**Problem to solve:** Among the entries below, find the line with "const up = onStrap(turn, along", then quote it and each following line up to and including the line with "bpy.data.objects.remove(obj)", and nothing else.

**Material supplied:**
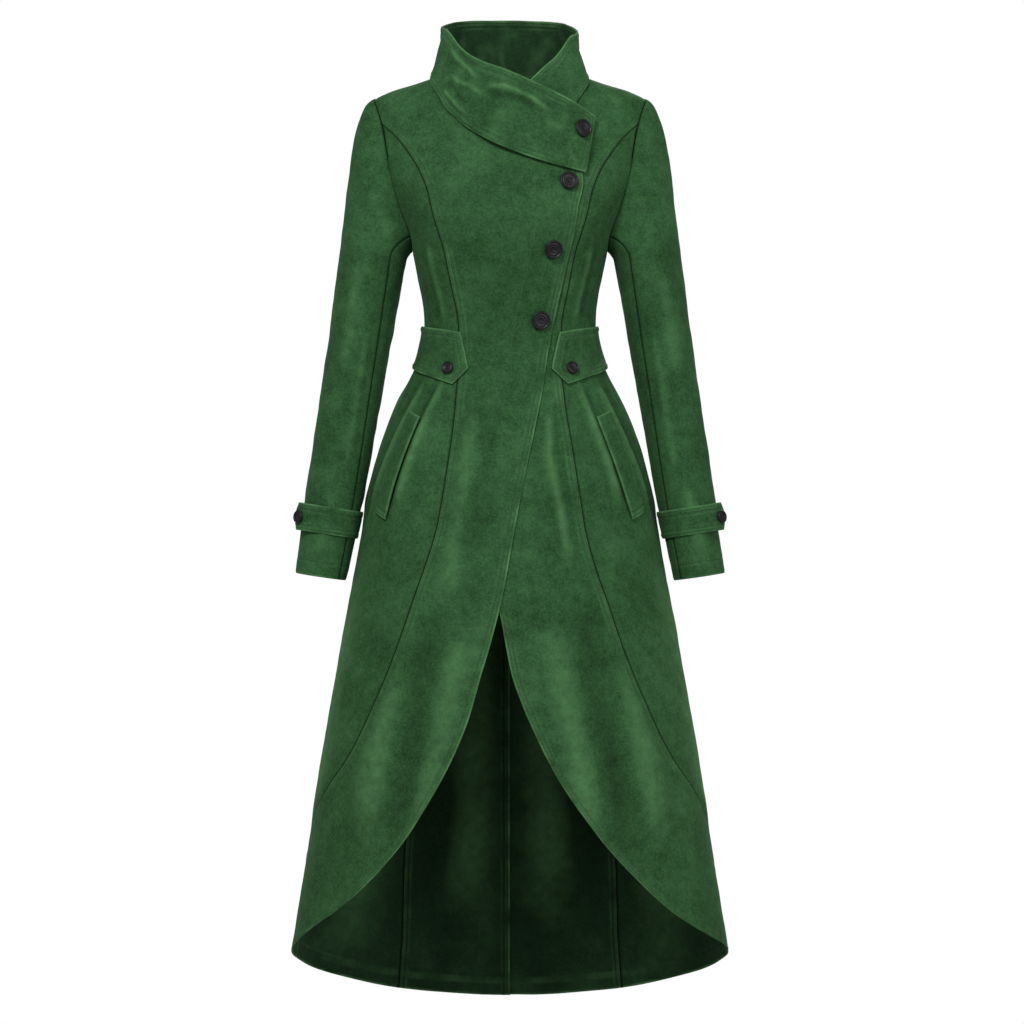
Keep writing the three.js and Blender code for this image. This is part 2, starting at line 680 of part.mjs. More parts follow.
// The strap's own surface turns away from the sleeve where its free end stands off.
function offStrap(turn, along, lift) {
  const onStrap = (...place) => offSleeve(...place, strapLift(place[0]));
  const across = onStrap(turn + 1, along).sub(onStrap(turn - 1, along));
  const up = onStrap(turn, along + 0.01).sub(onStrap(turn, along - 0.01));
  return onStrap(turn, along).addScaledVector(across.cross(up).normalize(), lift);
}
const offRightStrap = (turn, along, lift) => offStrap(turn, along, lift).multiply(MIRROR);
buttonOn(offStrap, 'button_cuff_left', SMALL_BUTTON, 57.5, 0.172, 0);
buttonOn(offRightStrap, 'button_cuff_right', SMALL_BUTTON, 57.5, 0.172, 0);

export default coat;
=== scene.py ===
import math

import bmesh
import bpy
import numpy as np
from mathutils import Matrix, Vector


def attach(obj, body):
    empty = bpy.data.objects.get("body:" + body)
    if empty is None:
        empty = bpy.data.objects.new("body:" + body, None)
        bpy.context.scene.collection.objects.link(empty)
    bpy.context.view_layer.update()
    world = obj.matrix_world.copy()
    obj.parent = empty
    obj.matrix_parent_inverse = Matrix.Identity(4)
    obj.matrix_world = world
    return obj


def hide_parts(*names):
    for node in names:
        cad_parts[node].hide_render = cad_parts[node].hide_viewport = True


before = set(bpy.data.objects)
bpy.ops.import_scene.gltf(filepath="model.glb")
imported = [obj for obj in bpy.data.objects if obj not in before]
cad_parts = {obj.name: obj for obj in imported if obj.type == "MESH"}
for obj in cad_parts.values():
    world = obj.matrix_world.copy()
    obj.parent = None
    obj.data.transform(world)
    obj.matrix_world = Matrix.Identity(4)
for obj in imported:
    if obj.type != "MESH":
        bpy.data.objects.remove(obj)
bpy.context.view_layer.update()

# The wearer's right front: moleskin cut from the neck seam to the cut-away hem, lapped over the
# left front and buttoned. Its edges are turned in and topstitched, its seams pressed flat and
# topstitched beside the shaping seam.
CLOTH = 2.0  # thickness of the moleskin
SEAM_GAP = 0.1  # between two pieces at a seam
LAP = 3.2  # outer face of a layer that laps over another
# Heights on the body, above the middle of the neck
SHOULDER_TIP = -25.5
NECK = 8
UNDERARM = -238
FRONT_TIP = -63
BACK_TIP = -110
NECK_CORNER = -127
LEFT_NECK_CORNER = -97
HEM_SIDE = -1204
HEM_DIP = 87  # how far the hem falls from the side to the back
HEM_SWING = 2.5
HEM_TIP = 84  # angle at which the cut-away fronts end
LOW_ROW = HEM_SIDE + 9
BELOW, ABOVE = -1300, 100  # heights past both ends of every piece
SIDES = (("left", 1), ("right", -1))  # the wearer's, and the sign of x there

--

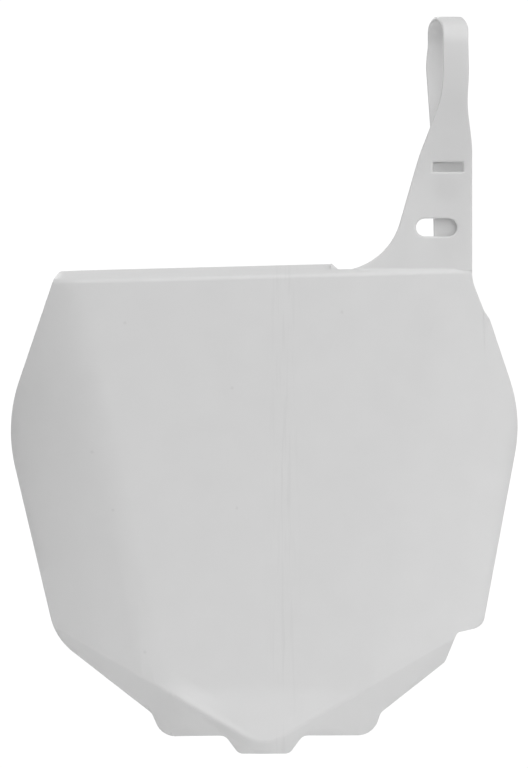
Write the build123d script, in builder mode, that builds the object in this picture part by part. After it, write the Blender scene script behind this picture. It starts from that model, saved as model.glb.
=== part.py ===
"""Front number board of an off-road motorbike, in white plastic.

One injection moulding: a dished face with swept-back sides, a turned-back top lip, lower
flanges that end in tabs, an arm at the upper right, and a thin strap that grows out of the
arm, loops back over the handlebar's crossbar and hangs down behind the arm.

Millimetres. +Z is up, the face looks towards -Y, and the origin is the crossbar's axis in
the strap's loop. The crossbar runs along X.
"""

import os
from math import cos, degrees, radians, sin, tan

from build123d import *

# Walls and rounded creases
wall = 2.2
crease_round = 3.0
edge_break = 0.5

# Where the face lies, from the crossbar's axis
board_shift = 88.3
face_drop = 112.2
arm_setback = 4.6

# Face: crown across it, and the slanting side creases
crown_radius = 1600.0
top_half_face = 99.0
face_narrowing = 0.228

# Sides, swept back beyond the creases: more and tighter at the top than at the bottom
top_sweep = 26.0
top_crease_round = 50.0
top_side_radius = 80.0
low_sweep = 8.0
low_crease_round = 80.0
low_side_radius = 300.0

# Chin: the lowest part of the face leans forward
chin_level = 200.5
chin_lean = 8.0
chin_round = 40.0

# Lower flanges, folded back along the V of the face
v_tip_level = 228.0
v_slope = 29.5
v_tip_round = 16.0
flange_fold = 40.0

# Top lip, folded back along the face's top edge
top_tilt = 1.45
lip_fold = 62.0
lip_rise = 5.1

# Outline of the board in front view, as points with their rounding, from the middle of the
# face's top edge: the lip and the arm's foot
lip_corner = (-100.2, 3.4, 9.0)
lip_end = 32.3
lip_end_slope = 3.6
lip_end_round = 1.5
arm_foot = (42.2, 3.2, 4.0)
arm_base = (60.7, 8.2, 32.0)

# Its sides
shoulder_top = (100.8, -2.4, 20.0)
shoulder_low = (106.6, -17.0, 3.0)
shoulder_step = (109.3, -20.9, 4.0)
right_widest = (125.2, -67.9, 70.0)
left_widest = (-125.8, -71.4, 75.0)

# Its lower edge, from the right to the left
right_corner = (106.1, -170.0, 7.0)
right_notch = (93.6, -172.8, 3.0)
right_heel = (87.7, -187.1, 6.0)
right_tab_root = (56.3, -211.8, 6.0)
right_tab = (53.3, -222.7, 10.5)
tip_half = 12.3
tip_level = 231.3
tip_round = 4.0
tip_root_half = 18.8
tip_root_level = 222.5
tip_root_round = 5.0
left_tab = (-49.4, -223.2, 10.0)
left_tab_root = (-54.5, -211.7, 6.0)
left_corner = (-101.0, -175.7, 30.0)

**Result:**
  const up = onStrap(turn, along + 0.01).sub(onStrap(turn, along - 0.01));
  return onStrap(turn, along).addScaledVector(across.cross(up).normalize(), lift);
}
const offRightStrap = (turn, along, lift) => offStrap(turn, along, lift).multiply(MIRROR);
buttonOn(offStrap, 'button_cuff_left', SMALL_BUTTON, 57.5, 0.172, 0);
buttonOn(offRightStrap, 'button_cuff_right', SMALL_BUTTON, 57.5, 0.172, 0);

export default coat;
=== scene.py ===
import math

import bmesh
import bpy
import numpy as np
from mathutils import Matrix, Vector


def attach(obj, body):
    empty = bpy.data.objects.get("body:" + body)
    if empty is None:
        empty = bpy.data.objects.new("body:" + body, None)
        bpy.context.scene.collection.objects.link(empty)
    bpy.context.view_layer.update()
    world = obj.matrix_world.copy()
    obj.parent = empty
    obj.matrix_parent_inverse = Matrix.Identity(4)
    obj.matrix_world = world
    return obj


def hide_parts(*names):
    for node in names:
        cad_parts[node].hide_render = cad_parts[node].hide_viewport = True


before = set(bpy.data.objects)
bpy.ops.import_scene.gltf(filepath="model.glb")
imported = [obj for obj in bpy.data.objects if obj not in before]
cad_parts = {obj.name: obj for obj in imported if obj.type == "MESH"}
for obj in cad_parts.values():
    world = obj.matrix_world.copy()
    obj.parent = None
    obj.data.transform(world)
    obj.matrix_world = Matrix.Identity(4)
for obj in imported:
    if obj.type != "MESH":
        bpy.data.objects.remove(obj)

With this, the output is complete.